3. Before the appellate authority, the petitioner has not raised the ground relating to the jurisdiction of the Rent Controller, and the appellate

authority had no occasion to deal with the said objection. In the Revision Petition, the learned Counsel for the petitioner has raised the question of

jurisdiction and contended that the evidence of the respondent himself reveals that the 10 years period did not elapse before the filing of the petition

for eviction. The learned Rent Controller relied on Ex.B-5 which is an affidavit of the petitioner dated 30-5-1988, wherein it is stated that for the

past 9 years he was the tenant in the premises. Based on the said admission, the learned Rent Controller held that the period of more than 10 years

had elapsed before the petition for eviction was filed on 1-5-1989. This being a finding of fact, should have been questioned before the appellate

authority which is the appropriate forum to go into the said question of fact. The petitioner did not choose to raise the ground relating to jurisdiction

before the appellate authority.

4. In Rajagopal Vandaiyar and Sons and another Vs. Joseph Nadar, it was held that the plea raised before the Rent Controller but abandoned

before the appellate authority I cannot be allowed to be raised again in revision. In Oriental Insurance Co. Ltd. Vs. T. Mohammed Raisuli Hassan,

it was held that the finding of the trial Court which is not challenged before the Appellate Court cannot be permitted to be raised in the Second

Appeal. The question of lack of jurisdiction is a question of fact that has to be decided on evidence. In the explanation to G.O.Ms.No. 636 dated

29-12-1983, for the purpose of Clause A of the said CO., the construction of the building shall be deemed to have been completed on the date on

which the completion therefore is reported to or otherwise recorded by the local authority having jurisdiction, and in the absence of any such report

or record, the date on which it is actually occupied (not including occupation merely for the purpose of supervising the construction or guarding the

building under construction) for the first time. So, it was open to the respondent to show to the Court the date on which the premises in questions

was actually occupied. Though there was no record of completion of construction of the building, the date of actual occupation was made out by

the respondent and the Rent Controller found that the actual date of occupation was beyond 10 years from the date of filing of the rent control

petition for eviction. The learned Rent Controller has given sufficient reasons for arriving at that finding of fact which is based on evidence,

particularly on the admission of the petitioner as contained in Ex.B-5. The petitioner having not raised a ground relating to jurisdiction before the

appeallate authority and having abandoned the said plea, cannot be permitted to raise the same in revision before this Court.
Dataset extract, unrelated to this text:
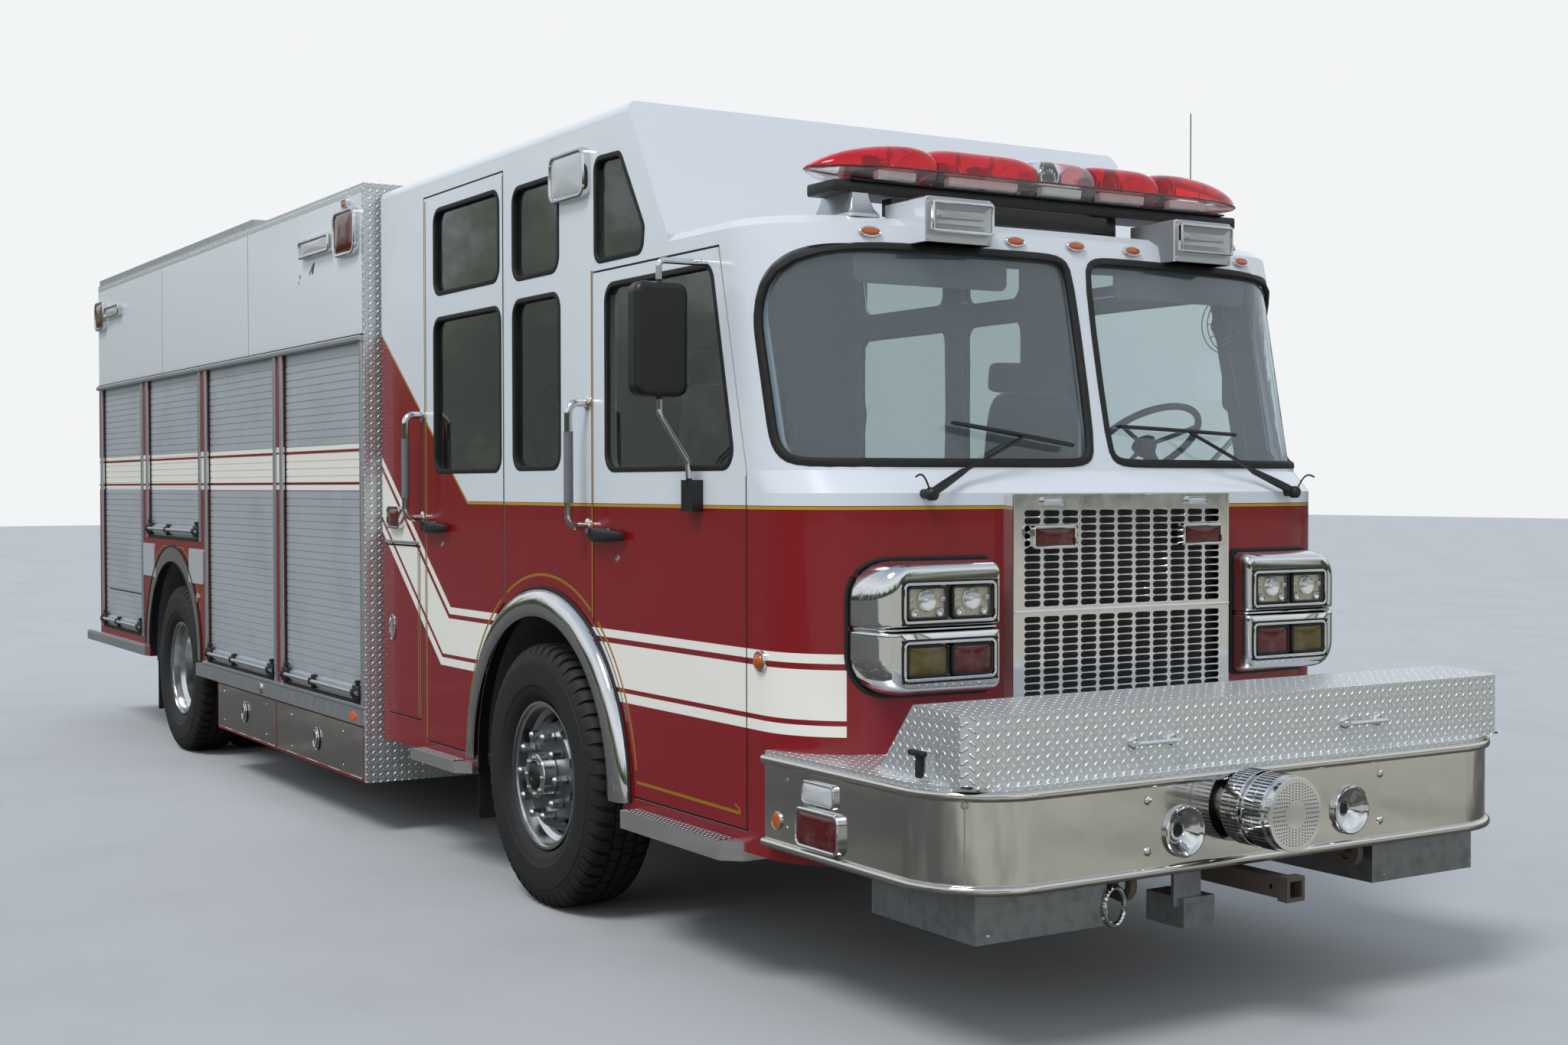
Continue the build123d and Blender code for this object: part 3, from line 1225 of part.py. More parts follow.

5. The learned Counsel for the petitioner next contended that there was no finding with regard to wilful default for the period from July, 1986 to

June, 1988 mentioned in the eviction petition. He further contended that even though there was some delay in depositing the rents during the

pendency of the eviction proceedings, such delay in depositing of rents does not amount to wilful default. In support of the said contention, he

relied on the decisions of this Court in A. Subbaiah v. Sunder Raj (Dead) and Anr. in CRP No. 3352/1982 dt.9-12-1982 (NRC) 1983 (2) ALT

16 , A.J.D. Souza v. C.K. Govind Rao 1990 (1) ALT 52 and Syed Dastagiri Khadri v. K.S. Saleem Basha and Ors. 1993 (2) APLJ 59 These

are all cases where there was irregular payment of rents by the tenant and in the absence of any stipulation for regular payment of rents, this Court

held that there was no wilful default in payment of rents. In the present case, the Rent Control proceedings have already commenced and it was the

duty of the tenant to pay or deposit the rents regularly. In the said circumstances this Court held in G. Murali Krishna and Another Vs. P.

Mahalakshmi and Others, that the default committed by tenants during the pendency of proceedings will amount to wilful default and eviction can

be ordered on the basis of such wilful default.

6. Both the learned Rent Controller as well as the appellate authority have concurrently found that there was wilful default in payment of rents by

the tenant in depositing the rents. Sufficient reasons are given by both the authorities based on Ex.A-7 to A-9. It was held that the rent payable for

the month of December, 1988 was paid by the petitioner on the date of the judgment in RCC on 4-8-1992. It was further held that the rent due

for the month of April 1991 was paid on 17-6-1991 under Ex. A-9. Apart from this, it is pertinent to note that there is no denial that the petitioner

did not pay the rents from July, 1986 to June, 1988 till June, 1988 when he filed RCC No. 2/1988 under Sections of the A.P. Buildings (Lease,

Rent and Eviction) Control Act, 1960. When this is the factual situation, when the petitioner has failed to pay the rents for a long period of nearly

two years from July, 1986 to June, 1988 and deposited the rent before the Rent Controller in June, 1988, both the Courts were perfectly justified

in finding that the petitioner has committed wilful default in payment of rents. They were further justified in taking note of the subsequent events of

the petitioner committing default in payment of rents during the pendency of the rent control proceedings. The learned Rent Controller also relied

on the deposition of the petitioner as R.W.1 to the effect that he did not pay the rent from 1986 to 1988 as there was no demand for payment,

which clearly shows that there was supine indifference and wilful default in payments of rents.

7. The findings of fact arrived at by both the authorities which are based on evidence need no interference by this Court sitting in revision. I see no

reason to interfere with the Orders of the Courts below. The C.R.P. is accordingly dismissed. No costs.